Es ist nun der Zeitpunkt gekommen, sich nicht weiter von Russland vorführen zu lassen. Ein spürbares Zeichen für Russland wäre es auf den Weiterbau von North Stream 2 zu verzichten. Wenn dies über die europäische Schiene veranlasst würde, könnte das auch die Schadensersatzansprüche beteiligter Firmen geringer halten.
Eine wenig sympathische Rolle spielt die Partei “Die Linke” in der innenpolitischen Beurteilung dieses Falles. Am Sonntag noch hat die Linken-Politikerin Sevim Da?delen bei Anne Will sich in vornehmer Zurückhaltung geübt. Wahrscheinlich hätte sie sich auch auf Ahnungslosigkeit berufen, wenn sie unmittelbar Zeugin des Giftanschlags geworden wäre. Übrigens, Sevim Da?delen steht nicht allein mit dieser ausgesprochen nachsichtigen Haltung gegenüber Russland innerhalb der “Linken” gegenüber Verbrechen, die man Russland zuschreiben muss: Klaus Ernst, Dietmar Bartsch und Klaus Gysi tuten in das gleiche Horn.

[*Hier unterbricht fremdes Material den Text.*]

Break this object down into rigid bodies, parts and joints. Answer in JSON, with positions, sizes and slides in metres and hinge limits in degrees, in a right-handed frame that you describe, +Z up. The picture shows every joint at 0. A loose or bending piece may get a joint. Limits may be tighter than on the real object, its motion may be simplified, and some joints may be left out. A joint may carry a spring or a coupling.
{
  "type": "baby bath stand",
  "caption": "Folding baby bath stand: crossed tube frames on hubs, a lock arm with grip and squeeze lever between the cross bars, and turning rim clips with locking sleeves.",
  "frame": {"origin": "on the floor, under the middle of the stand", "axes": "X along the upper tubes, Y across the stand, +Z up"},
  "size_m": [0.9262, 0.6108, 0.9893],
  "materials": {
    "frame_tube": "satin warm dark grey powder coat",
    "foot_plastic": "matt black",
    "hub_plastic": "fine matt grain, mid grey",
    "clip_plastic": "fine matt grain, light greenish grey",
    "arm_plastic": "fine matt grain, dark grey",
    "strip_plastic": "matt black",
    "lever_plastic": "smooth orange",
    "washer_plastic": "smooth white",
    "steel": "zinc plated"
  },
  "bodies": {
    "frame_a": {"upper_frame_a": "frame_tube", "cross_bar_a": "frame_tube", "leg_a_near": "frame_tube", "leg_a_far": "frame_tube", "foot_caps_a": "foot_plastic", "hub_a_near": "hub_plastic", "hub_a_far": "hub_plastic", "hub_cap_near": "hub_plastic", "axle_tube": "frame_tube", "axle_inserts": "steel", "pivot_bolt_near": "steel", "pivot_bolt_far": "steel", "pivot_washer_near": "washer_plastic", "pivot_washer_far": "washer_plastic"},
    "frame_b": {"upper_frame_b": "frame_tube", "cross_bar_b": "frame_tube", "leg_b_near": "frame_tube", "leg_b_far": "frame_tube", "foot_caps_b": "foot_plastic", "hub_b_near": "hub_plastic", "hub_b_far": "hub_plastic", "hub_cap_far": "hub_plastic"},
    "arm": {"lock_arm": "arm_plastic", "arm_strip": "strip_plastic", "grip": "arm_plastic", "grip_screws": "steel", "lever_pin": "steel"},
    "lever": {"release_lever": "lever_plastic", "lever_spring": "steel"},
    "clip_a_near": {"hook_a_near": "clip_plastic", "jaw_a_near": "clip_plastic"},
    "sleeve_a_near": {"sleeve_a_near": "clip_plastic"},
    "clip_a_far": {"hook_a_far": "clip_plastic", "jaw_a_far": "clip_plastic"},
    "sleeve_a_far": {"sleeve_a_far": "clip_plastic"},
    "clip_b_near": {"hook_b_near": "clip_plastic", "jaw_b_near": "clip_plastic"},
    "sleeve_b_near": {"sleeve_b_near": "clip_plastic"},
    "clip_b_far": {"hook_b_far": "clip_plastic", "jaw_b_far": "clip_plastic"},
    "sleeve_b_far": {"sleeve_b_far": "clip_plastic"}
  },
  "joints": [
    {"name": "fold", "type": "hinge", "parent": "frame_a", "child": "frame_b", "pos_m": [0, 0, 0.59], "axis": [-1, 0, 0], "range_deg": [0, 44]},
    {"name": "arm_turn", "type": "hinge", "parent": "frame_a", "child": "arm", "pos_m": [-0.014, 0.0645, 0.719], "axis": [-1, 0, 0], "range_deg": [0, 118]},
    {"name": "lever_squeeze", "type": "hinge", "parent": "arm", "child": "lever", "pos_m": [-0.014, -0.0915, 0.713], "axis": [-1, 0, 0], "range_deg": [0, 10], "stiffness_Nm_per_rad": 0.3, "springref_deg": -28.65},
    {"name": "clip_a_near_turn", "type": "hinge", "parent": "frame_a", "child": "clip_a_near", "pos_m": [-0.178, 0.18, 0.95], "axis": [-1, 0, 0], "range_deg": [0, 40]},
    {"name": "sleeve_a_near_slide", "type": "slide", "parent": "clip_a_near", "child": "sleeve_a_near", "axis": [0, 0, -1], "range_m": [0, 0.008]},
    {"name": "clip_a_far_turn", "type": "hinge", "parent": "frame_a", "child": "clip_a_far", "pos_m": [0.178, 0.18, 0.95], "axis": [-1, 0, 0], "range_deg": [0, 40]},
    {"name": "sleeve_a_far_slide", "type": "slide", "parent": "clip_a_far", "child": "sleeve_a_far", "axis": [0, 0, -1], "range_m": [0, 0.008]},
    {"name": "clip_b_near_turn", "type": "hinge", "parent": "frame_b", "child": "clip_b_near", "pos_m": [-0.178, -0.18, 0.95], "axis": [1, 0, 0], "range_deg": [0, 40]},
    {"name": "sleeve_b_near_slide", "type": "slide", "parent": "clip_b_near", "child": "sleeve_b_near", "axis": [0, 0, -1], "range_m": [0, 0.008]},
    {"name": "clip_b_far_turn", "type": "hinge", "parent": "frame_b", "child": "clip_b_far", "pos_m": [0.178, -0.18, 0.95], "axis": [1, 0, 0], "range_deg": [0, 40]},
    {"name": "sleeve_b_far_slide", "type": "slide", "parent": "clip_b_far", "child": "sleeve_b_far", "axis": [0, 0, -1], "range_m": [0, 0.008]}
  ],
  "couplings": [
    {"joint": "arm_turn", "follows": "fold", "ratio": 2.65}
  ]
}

Dies ist auch nicht verwunderlich bei der DNA der “Linken”. Wie schon die Vorläuferparteien DKP, SEW, DFU und SED hat sie vielfältige Förderung aus Russland (auch finanzieller Art) mit der Münze politischer Unterstützung des russischen Machtanspruchs zurückgezahlt.

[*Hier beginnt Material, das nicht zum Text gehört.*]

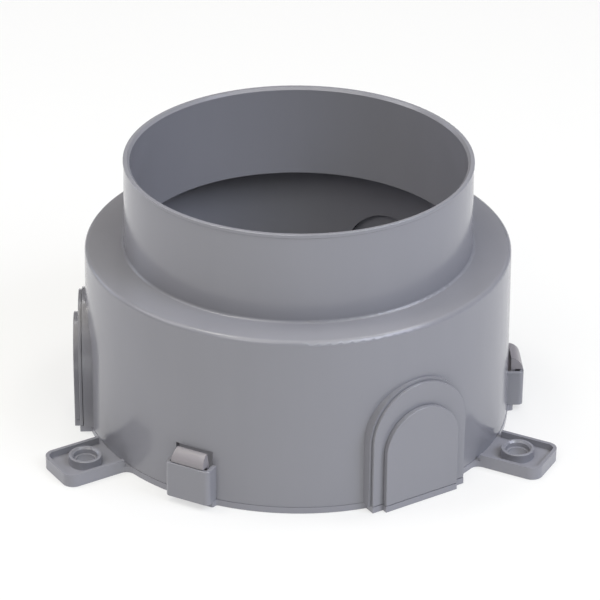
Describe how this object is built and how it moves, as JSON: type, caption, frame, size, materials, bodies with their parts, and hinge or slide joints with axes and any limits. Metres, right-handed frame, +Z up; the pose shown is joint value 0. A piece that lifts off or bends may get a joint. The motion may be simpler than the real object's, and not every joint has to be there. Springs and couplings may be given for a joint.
{
  "type": "floor outlet box",
  "caption": "Round cast-in floor outlet box in grey plastic: drum with a narrower neck, arched conduit knock-outs, clipped-on base and eyed fixing feet.",
  "frame": {"origin": "middle of the base plate's underside", "axes": "+Z up through the neck, +X through the first snap hook, +Y through the first fixing foot"},
  "size_m": [0.2192, 0.2161, 0.1206],
  "materials": {
    "shell_plastic": "satin moulded grey thermoplastic",
    "base_plastic": "satin moulded grey thermoplastic"
  },
  "bodies": {
    "housing": {"upper_shell": "shell_plastic", "base_plate": "base_plastic"},
    "hook_1": {"snap_hook_1": "base_plastic"},
    "hook_2": {"snap_hook_2": "base_plastic"},
    "hook_3": {"snap_hook_3": "base_plastic"},
    "large_1": {"knockout_large_1": "shell_plastic"},
    "small_1": {"knockout_small_1": "shell_plastic"},
    "large_2": {"knockout_large_2": "shell_plastic"},
    "small_2": {"knockout_small_2": "shell_plastic"},
    "large_3": {"knockout_large_3": "shell_plastic"},
    "small_3": {"knockout_small_3": "shell_plastic"}
  },
  "joints": [
    {"name": "hook_flex_1", "type": "hinge", "parent": "housing", "child": "hook_1", "pos_m": [0.095, 0, 0.004], "axis": [0, -1, 0], "range_deg": [0, 7], "stiffness_Nm_per_rad": 0.5},
    {"name": "hook_flex_2", "type": "hinge", "parent": "housing", "child": "hook_2", "pos_m": [-0.0475, 0.08227, 0.004], "axis": [0.866, 0.5, 0], "range_deg": [0, 7], "stiffness_Nm_per_rad": 0.5},
    {"name": "hook_flex_3", "type": "hinge", "parent": "housing", "child": "hook_3", "pos_m": [-0.0475, -0.08227, 0.004], "axis": [-0.866, 0.5, 0], "range_deg": [0, 7], "stiffness_Nm_per_rad": 0.5},
    {"name": "large_knockout_1", "type": "slide", "parent": "housing", "child": "large_1", "axis": [0.5, 0.866, 0], "range_m": [0, 0.03]},
    {"name": "small_knockout_1", "type": "slide", "parent": "large_1", "child": "small_1", "axis": [0.5, 0.866, 0], "range_m": [0, 0.03]},
    {"name": "large_knockout_2", "type": "slide", "parent": "housing", "child": "large_2", "axis": [-1, 0, 0], "range_m": [0, 0.03]},
    {"name": "small_knockout_2", "type": "slide", "parent": "large_2", "child": "small_2", "axis": [-1, 0, 0], "range_m": [0, 0.03]},
    {"name": "large_knockout_3", "type": "slide", "parent": "housing", "child": "large_3", "axis": [0.5, -0.866, 0], "range_m": [0, 0.03]},
    {"name": "small_knockout_3", "type": "slide", "parent": "large_3", "child": "small_3", "axis": [0.5, -0.866, 0], "range_m": [0, 0.03]}
  ]
}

Nutzanwendung für die kommende Kommunalwahl in NRW? Manches an der Partei “Die Linke” mag sympathisch erscheinen. Solange diese Partei aber keinen nachvollziehbaren Kehraus mit ihrer letztlich stalinistischen Vergangenheit vorzeigen kann, ist sie in meinen Augen nicht wählbar. Ich hoffe, dass viele Wähler*innen am Sonntag (13.9.) das ähnlich sehen und dieser Partei ihre Stimme versagen.
Langfristig wäre es wichtig, dass zivilgesellschaftliche Gruppen in Russland unterstützt werden, wie das z.B. von der Heinrich-Böll-Stiftung getan wird. Solange Russland anti-demokratisch im In- und Ausland agiert, sollten auch in Russland engagierte Firmen wie VW, SAP, Siemens, BMW usw. überlegen, ob sie ihr wirtschaftliches Engagement dort nicht zurückfahren oder beenden.